Editorial: Looming budget crisis a serious problem for Boyle Fiscal Court

August 15, 2004

It looks like the Boyle Fiscal Court has a serious problem.

Boyle County spent $674,000 of its surplus funds this year. That basically means that county government spent that much more money than it is taking in.

By the end of the current fiscal year which ends June 30, 2005, the county surplus is projected to fall to $200,000.

If the current rate of taxing and spending continues, that means that in the following fiscal year, 2005-2006, the county would be $474,000 in the hole.


That can't happen. Something's got to give. The county must either make drastic spending cuts or pass a fairly substantial tax increase.

But what to cut and what to tax?

On the cut side, the county can't make substantial, if any, cuts in its basic services, such as the jail, solid waste collection, road repair, recycling, snow removal, dead animal removal and animal control.

It could cut back further on its support for the many nonprofit and quasi-government organizations in the community. This year, the county cut $100,000 out of its funding for those organizations, which include everything from the Great American Brass Band Festival to the Parks and Recreation Department to the local senior citizens center.

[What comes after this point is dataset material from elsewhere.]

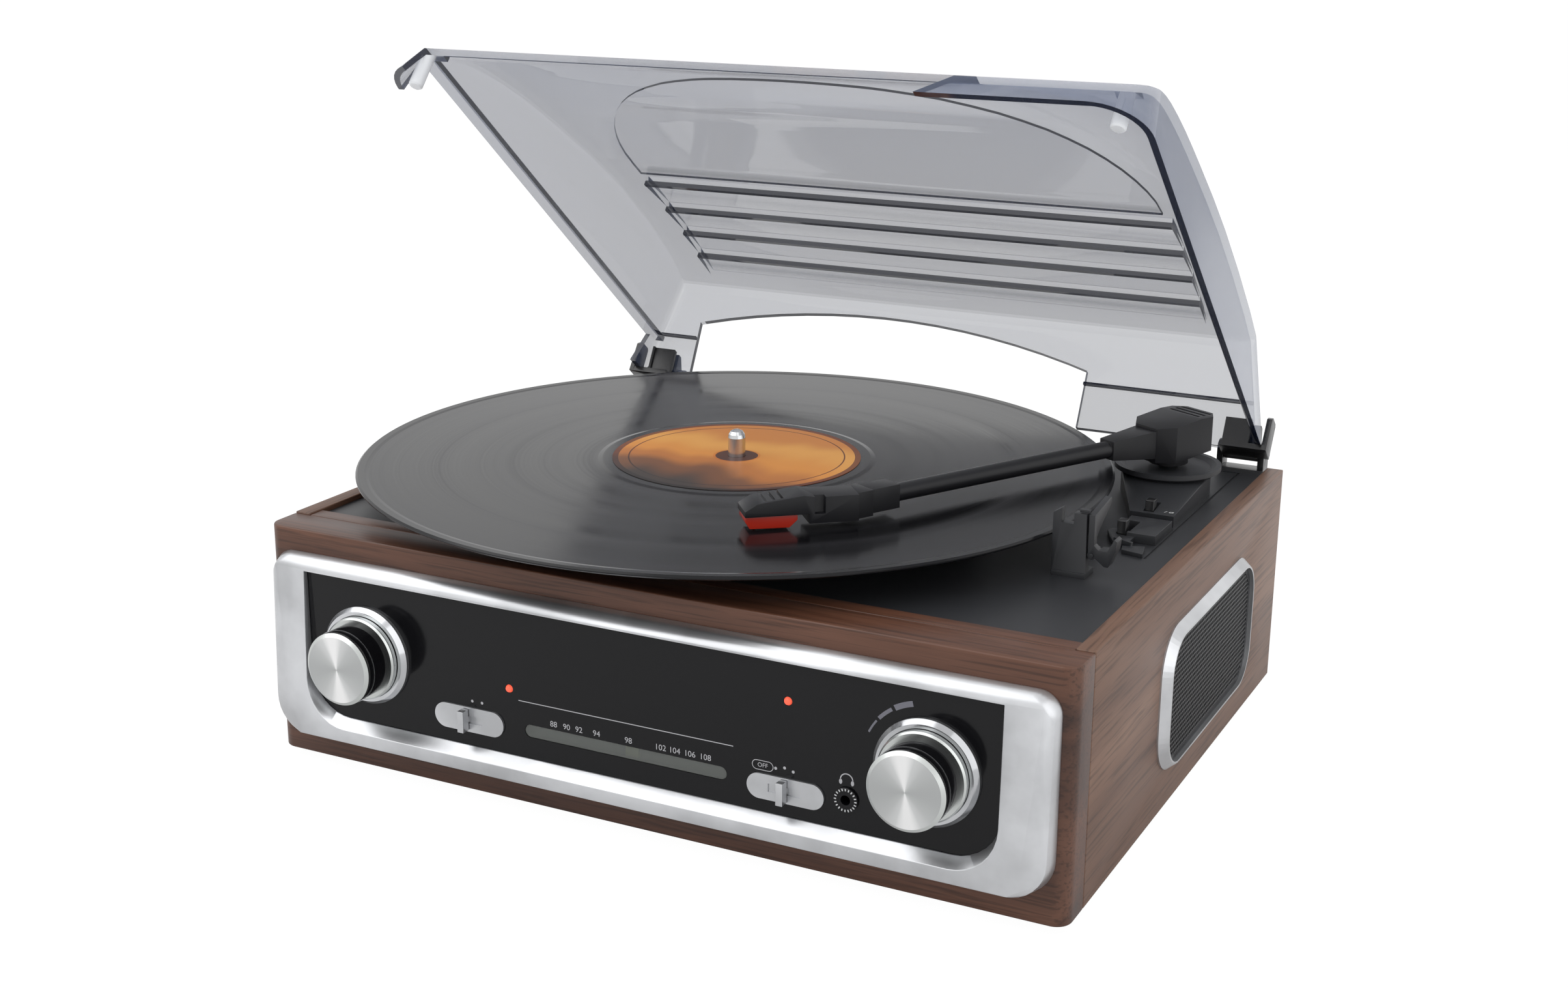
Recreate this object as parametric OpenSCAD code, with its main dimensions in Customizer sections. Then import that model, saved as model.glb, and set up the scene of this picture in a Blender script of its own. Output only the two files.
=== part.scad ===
// Stereo music centre: a wood-cased record player with an FM radio panel, two side
// speakers and a hinged smoked lid, drawn with the lid open and a 12 inch record on.
// X runs to the right, Y from the front to the back, Z up from the surface it stands on.

/* [Cabinet] */
// Width over the two side boards
cabinet_w = 325; // [323:1:327]
// Depth of the wood cabinet
cabinet_d = 258; // [257:1:259]
// Height of the front board without the feet
cabinet_h = 91; // [90:0.5:92]
// Thickness of the front board
front_t = 16.5; // [14:0.5:17]
// Thickness of each side board
side_t = 7; // [6.5:0.1:7]
// Height of the rubber feet
foot_h = 4; // [3:0.5:6]

/* [Front panel] */
// Distance of the two knob axes from the middle
knob_x = 114; // [112:1:116]
// Height of the two knob axes
knob_z = 48; // [47:0.5:49]
// Diameter of the knob faces
knob_d = 28; // [26:0.5:29]
// How far the knob faces stand in front of the cabinet
knob_out = 23; // [21:0.5:24]
// Travel of the dial pointer to each side
dial_travel = 36; // [30:1:36]

/* [Speakers] */
// Length of the oval speaker ring
ring_w = 116.9; // [114:0.1:118]
// Height of the oval speaker ring
ring_h = 56.4; // [55:0.1:58]
// How far the ring stands off the board
ring_out = 3.8; // [3:0.1:5]
// Spacing of the grille holes
grille_pitch = 4; // [3.8:0.1:5]

/* [Turntable] */
// Diameter of the platter
platter_d = 200; // [196:1:204]
// Diameter of the record
record_d = 301.6; // [300:0.1:302]
// Diameter of the record's paper label
label_d = 100; // [96:1:102]
// Diameter of the spindle
spindle_d = 7; // [6.9:0.05:7.1]

/* [Tonearm] */
// Direction of the arm tube, seen from above
arm_dir = -117.7; // [-119:0.1:-116]
// Diameter of the arm tube
tube_d = 6.8; // [6:0.2:7]
// Angle of the headshell to the tube
head_turn = -22; // [-24:1:-20]

/* [Lid] */
// Angle of the lid above its closed place
lid_open = 39.8; // [30:0.1:45]
// Wall thickness of the lid
lid_t = 2.5; // [2:0.1:3]
// Width of the lid at its rim
lid_w = 305; // [303:1:307]

/* [Hidden] */
$fn = 48;
eps = 0.01;

walnut = "#4a2a1c";
black_wood = "#2a2522";
matt_black = "#1d1e20";
gloss_black = "#0b0b0d";
satin_silver = "#c9ccd0";
bright_metal = "#e0e2e4";
vinyl = "#101012";
smoke = "#9aa6bd";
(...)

Even with the cuts, the county will still allocate more than $500,000 in this budget year to these organizations.

But even though they are not actually part of the county government, in many cases, these organizations are providing services that many people consider just as vital to the community. Taking care of the community's most vulnerable people - the young, the old, the ill, the abused - generally is something that county residents look to the government to do. So it's not going to be easy to take more money away from these groups.

The decision about where to raises taxes won't be easy, either. Even though the county tax rates on real estate and motor vehicles are the lowest in the state and the county payroll tax is the second lowest, raising taxes still will have consequences.

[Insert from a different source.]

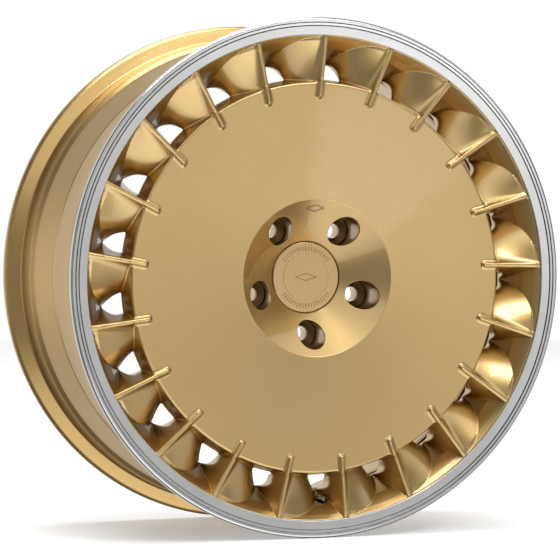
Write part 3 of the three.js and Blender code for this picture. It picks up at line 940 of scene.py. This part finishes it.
def studio():
    """White to the camera; to the wheel, a dim surround with soft round lights and two panels."""
    world = bpy.data.worlds.new("studio")
    world.use_nodes = True
    bpy.context.scene.world = world
    tree = world.node_tree

    def node(kind, inputs=None, **settings):
        made = tree.nodes.new(kind)
        for key, value in settings.items():
            setattr(made, key, value)
        for key, value in (inputs or {}).items():
            if hasattr(value, "is_output"):
                tree.links.new(value, made.inputs[key])
            else:
                made.inputs[key].default_value = value
        return made

    way = node("ShaderNodeTexCoord").outputs["Generated"]

    def patch(centre, inner, outer, gain):
        """A soft-edged round light: full within inner, gone beyond outer, as cosines."""
        c = mathutils.Vector(centre).normalized()
        dot = node("ShaderNodeVectorMath", {0: way, 1: c}, operation="DOT_PRODUCT").outputs["Value"]
        return node("ShaderNodeMapRange", {"Value": dot, "From Min": outer, "From Max": inner,
                                           "To Min": 0.0, "To Max": gain},
                    interpolation_type="SMOOTHSTEP").outputs[0]

    front = mathutils.Vector(FRONT).normalized()
    up = (mathutils.Vector((0, 0, 1)) - front * front.z).normalized()
    side = mathutils.Vector((-front.y, front.x, 0)).normalized()

    def ramp(axis, low, high):
        dot = node("ShaderNodeVectorMath", {0: way, 1: axis}, operation="DOT_PRODUCT").outputs["Value"]
        return node("ShaderNodeMapRange", {"Value": dot, "From Min": low, "From Max": high},
                    interpolation_type="SMOOTHSTEP").outputs[0]

    def wedge(start, stop, gain, near, far):
        """A panel with straight edges, between two angles about the front; near and far are cosines."""
        a, b = math.radians(start), math.radians(stop)
        made = node("ShaderNodeMath", {0: ramp(up * math.cos(a) - side * math.sin(a), 0.0, 0.012),
                                       1: ramp(side * math.sin(b) - up * math.cos(b), 0.0, 0.012)},
                    operation="MULTIPLY").outputs[0]
        for limit in (ramp(front, near, far), ramp(front, 0.05, 0.25)):
            made = node("ShaderNodeMath", {0: made, 1: limit}, operation="MULTIPLY").outputs[0]
        return node("ShaderNodeMath", {0: made, 1: gain}, operation="MULTIPLY").outputs[0]

    total = SURROUND
    parts = [patch(*spot) for spot in STUDIO_LIGHTS] + [wedge(*panel) for panel in PANELS]
    for part in parts:
        total = node("ShaderNodeMath", {0: part, 1: total}, operation="ADD").outputs[0]
    seen = node("ShaderNodeLightPath").outputs["Is Camera Ray"]
    power = node("ShaderNodeMix", {0: seen, 2: total, 3: 1.0}).outputs[0]
    back = tree.nodes["Background"]
    back.inputs["Color"].default_value = (1, 1, 1, 1)
    tree.links.new(power, back.inputs["Strength"])


FRONT = (0.35, -0.936, -0.03)     # where a flat face on the street side mirrors the camera's ray
SURROUND = 0.21
STUDIO_LIGHTS = [
    # towards, cosine where the patch is full, cosine where it ends, strength
    ((0.30, -0.95, -0.08), 0.98, 0.84, 0.385),
    ((0.22, -0.85, -0.48), 0.95, 0.80, 0.36),
    ((0.88, -0.36, -0.28), 0.95, 0.885, 0.52),
    ((-0.87, -0.49, 0.0), 0.97, 0.88, 0.18),
    ((-0.90, 0.43, 0.0), 0.97, 0.90, 0.85),
    ((-0.05, 0.97, -0.05), 0.92, 0.58, 0.70),
]
PANELS = [
    # from, to in degrees about the front, strength, cosines between which the panel fades in
    (208, 291, 1.1, -0.45, -0.25),
    (27, 160, 1.0, 0.80, 0.60),
]
studio()

CAMERA_AT = (-1.2281, -3.2879, 0.1026)
CAMERA_WAY = (0.3502, 0.9362, -0.0307)
camera = bpy.data.cameras.new("camera")
camera.sensor_width = 36.0
camera.lens = 220.3
camera.clip_end = 50.0
view = bpy.data.objects.new("camera", camera)
bpy.context.scene.collection.objects.link(view)
view.location = CAMERA_AT
view.rotation_euler = mathutils.Vector(CAMERA_WAY).to_track_quat("-Z", "Y").to_euler()
bpy.context.scene.camera = view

Politically, the most dangerous way to go would be to raise the property tax. That would anger a lot of local voters. So we weren't surprised when Judge-Executive Tony Wilder said Tuesday at a court meeting he would "prefer to keep the property tax low and raise the payroll tax." Magistrate Phil Simmons said he agreed. Raising the payroll tax was "the most fair," he said. "Sixty percent of our employees are from out-of-county," he said.

We're not sure about the "fairness" of the payroll tax but it is undoubtedly where the money is. Property taxes are hard to raise very much because of a state law that makes increases of more than 4 percent subject to a recall vote, and because of the county's large employment base, small increases in the payroll tax can produce considerable sums of money.

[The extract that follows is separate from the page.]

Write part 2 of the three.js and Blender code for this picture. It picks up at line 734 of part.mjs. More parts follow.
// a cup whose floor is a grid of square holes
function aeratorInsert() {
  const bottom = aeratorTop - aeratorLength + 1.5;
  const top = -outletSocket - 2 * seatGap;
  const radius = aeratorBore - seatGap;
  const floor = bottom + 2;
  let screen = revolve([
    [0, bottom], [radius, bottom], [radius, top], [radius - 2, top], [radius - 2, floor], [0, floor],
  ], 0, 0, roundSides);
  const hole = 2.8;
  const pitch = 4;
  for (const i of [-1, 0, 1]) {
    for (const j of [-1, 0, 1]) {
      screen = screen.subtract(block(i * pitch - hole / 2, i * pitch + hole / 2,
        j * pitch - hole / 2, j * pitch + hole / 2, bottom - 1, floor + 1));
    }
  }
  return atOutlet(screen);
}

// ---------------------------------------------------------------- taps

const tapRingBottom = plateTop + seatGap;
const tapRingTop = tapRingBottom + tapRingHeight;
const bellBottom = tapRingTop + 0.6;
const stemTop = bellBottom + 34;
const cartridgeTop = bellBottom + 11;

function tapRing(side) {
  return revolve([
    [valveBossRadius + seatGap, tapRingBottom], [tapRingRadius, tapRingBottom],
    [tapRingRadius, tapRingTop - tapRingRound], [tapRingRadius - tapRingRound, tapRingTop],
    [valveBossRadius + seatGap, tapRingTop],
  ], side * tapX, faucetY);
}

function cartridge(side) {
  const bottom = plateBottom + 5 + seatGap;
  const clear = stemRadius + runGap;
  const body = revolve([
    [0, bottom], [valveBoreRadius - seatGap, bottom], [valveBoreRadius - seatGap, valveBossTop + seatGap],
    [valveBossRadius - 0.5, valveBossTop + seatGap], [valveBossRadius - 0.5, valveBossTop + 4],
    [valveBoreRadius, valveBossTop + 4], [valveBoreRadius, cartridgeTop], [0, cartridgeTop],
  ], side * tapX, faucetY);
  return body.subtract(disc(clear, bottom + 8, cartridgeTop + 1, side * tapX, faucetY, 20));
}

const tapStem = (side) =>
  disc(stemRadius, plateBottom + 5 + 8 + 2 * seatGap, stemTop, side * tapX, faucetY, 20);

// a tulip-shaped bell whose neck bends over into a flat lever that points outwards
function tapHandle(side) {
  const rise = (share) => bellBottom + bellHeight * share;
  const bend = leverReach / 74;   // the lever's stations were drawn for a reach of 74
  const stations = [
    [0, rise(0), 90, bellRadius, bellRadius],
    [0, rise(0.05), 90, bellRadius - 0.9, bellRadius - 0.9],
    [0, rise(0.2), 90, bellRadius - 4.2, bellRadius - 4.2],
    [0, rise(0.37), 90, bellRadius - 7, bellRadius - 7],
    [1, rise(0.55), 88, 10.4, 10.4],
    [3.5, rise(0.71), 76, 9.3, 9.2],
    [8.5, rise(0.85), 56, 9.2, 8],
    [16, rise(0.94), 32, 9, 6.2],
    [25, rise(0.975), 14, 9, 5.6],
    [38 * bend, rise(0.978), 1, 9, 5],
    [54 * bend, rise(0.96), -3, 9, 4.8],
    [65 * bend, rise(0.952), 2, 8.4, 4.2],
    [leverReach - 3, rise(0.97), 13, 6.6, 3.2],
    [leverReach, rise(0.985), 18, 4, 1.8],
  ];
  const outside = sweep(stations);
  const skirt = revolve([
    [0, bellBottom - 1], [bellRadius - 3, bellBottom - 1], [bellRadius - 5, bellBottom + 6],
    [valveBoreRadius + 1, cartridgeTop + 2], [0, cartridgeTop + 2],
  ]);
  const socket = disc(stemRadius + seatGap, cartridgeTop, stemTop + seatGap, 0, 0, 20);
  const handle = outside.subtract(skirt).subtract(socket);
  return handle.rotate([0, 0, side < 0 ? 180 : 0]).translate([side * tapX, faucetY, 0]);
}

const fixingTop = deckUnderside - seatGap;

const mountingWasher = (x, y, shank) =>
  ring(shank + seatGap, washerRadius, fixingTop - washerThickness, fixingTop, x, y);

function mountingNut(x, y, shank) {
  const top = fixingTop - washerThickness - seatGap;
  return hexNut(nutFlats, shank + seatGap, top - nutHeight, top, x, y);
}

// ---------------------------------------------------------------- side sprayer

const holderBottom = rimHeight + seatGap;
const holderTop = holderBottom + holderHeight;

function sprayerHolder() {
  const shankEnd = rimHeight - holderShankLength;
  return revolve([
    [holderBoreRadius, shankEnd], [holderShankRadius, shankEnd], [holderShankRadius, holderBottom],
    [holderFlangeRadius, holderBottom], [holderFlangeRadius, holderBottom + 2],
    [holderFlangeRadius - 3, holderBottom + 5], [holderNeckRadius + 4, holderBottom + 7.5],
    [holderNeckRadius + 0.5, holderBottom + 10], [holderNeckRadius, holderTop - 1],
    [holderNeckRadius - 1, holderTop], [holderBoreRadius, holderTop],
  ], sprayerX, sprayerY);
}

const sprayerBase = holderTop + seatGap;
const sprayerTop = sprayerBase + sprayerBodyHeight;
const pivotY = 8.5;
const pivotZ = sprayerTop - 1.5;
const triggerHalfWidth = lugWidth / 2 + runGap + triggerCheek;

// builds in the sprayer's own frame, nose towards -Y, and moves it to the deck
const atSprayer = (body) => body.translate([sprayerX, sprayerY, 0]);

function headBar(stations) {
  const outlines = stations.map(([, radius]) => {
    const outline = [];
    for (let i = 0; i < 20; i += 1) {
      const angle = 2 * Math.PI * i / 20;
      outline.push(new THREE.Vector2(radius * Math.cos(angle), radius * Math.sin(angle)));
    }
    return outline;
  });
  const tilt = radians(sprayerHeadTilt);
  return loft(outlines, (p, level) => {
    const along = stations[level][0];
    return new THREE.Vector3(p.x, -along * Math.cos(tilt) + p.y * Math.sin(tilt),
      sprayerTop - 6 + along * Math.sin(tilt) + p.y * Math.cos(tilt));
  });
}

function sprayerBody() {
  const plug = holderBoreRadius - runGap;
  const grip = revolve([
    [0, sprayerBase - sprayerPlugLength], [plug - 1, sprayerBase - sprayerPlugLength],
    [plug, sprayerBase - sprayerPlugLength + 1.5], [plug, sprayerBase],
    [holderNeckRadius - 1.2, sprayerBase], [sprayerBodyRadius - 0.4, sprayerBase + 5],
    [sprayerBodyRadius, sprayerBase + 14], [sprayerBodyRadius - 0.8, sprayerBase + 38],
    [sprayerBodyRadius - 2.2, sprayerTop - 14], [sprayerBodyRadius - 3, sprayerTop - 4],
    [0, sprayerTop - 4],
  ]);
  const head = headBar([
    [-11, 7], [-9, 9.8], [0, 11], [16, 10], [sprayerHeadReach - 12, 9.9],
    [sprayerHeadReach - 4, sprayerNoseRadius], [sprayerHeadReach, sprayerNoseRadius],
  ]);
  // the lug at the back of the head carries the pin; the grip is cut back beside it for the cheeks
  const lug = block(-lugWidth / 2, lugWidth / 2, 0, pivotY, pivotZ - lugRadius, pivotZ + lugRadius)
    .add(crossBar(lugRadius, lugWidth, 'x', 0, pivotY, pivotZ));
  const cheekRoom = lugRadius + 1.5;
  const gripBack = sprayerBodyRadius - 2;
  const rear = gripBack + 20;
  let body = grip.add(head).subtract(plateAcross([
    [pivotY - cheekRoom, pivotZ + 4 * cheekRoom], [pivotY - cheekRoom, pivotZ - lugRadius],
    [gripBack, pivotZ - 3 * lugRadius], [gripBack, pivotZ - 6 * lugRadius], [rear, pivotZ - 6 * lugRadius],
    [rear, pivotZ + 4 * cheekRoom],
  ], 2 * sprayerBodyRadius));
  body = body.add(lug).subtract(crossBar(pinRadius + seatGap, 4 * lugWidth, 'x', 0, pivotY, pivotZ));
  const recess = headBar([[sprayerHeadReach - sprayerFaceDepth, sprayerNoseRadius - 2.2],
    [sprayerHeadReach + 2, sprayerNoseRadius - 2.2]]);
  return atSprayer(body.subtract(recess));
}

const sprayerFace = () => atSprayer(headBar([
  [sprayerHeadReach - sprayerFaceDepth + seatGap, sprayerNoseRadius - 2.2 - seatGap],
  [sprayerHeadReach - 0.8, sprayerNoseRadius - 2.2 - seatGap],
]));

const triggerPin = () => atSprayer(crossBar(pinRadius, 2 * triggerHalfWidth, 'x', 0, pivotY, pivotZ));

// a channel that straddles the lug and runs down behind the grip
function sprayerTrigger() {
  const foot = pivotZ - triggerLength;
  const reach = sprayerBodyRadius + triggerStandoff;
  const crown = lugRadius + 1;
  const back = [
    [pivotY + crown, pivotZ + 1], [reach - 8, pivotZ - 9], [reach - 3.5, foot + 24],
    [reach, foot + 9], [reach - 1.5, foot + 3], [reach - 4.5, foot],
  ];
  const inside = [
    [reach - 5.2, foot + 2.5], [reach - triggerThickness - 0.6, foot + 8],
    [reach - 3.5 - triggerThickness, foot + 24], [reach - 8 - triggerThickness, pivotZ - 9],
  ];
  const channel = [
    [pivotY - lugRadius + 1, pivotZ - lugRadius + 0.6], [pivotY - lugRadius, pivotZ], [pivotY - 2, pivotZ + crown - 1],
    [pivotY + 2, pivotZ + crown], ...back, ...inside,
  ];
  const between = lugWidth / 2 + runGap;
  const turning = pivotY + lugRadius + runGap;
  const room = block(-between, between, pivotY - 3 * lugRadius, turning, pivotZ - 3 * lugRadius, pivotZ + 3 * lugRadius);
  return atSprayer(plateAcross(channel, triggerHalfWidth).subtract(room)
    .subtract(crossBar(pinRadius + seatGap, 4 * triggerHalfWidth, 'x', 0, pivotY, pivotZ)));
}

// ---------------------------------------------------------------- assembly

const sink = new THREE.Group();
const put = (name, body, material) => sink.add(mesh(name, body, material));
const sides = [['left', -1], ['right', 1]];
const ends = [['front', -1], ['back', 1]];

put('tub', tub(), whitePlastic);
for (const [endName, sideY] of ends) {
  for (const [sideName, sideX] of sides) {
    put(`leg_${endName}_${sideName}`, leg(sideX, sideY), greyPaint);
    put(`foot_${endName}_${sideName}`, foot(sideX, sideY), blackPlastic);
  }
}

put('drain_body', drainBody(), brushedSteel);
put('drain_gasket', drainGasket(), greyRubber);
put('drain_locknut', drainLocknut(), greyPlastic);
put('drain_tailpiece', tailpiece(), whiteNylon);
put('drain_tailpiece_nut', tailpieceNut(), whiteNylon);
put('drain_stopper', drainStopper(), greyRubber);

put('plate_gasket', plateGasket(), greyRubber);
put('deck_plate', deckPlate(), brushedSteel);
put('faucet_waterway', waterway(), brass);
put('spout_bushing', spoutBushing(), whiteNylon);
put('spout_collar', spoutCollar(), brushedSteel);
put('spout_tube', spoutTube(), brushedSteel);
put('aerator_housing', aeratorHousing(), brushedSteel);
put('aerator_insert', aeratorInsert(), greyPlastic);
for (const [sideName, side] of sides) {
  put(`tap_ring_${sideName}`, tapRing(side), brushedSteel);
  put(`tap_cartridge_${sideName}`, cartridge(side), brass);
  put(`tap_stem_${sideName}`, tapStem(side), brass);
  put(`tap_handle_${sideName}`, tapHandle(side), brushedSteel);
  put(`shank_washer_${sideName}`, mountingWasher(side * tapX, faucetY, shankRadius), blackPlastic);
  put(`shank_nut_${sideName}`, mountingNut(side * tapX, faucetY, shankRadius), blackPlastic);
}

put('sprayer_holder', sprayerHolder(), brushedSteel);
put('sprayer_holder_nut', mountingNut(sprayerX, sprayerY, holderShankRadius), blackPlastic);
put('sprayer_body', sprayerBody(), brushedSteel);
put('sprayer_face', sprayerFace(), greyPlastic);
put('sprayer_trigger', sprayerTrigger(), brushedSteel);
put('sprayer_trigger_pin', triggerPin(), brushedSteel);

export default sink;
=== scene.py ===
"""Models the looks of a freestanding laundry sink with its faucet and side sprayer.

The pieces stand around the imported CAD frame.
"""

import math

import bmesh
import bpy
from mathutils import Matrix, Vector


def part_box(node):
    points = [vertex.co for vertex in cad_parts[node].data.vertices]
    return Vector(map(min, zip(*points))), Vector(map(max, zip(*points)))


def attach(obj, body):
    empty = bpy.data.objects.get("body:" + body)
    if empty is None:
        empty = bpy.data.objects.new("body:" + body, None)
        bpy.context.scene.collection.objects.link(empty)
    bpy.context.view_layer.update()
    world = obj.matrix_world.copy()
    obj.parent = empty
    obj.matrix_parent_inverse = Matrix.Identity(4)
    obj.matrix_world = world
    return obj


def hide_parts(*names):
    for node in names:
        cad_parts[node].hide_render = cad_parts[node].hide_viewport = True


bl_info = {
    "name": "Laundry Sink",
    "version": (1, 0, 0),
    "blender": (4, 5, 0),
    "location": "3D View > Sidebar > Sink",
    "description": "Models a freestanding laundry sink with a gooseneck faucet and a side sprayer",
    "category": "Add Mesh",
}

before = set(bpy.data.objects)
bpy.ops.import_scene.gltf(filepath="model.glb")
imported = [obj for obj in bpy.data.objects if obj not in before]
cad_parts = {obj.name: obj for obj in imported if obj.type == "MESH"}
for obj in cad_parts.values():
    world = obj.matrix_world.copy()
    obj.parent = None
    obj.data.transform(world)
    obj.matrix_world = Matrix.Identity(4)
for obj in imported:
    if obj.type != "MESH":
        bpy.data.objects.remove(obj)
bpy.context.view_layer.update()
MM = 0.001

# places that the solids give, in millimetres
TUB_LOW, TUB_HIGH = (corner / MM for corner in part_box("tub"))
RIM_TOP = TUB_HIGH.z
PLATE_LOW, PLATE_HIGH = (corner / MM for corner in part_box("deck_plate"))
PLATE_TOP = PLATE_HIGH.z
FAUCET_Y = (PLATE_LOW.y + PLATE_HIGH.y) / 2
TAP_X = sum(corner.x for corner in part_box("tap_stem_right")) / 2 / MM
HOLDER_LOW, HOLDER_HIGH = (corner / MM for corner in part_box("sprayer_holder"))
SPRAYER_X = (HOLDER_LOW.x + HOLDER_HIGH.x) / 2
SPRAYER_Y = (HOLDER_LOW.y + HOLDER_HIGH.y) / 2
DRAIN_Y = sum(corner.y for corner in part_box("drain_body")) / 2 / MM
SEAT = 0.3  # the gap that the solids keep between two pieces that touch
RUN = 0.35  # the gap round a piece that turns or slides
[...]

Yet, there are problems, too, with raising the payroll tax. Local industries are competing in a global economy. Tax increases on their employees put pressure on the companies to raise wages, which in turn makes the companies less competitive. Furthermore, some local companies already have received payroll tax breaks for various reasons. It doesn't make sense to raise the payroll tax for some companies and turn around and give breaks to others.

As we said, Boyle Fiscal Court has got a problem. Probably the "fairest" way to solve it would be to spread the pain around: Raise all of the county taxes somewhat and cut all of the various organizations that receive money somewhat. That might work if the court members do a good job convincing the voters of the fairness of their actions.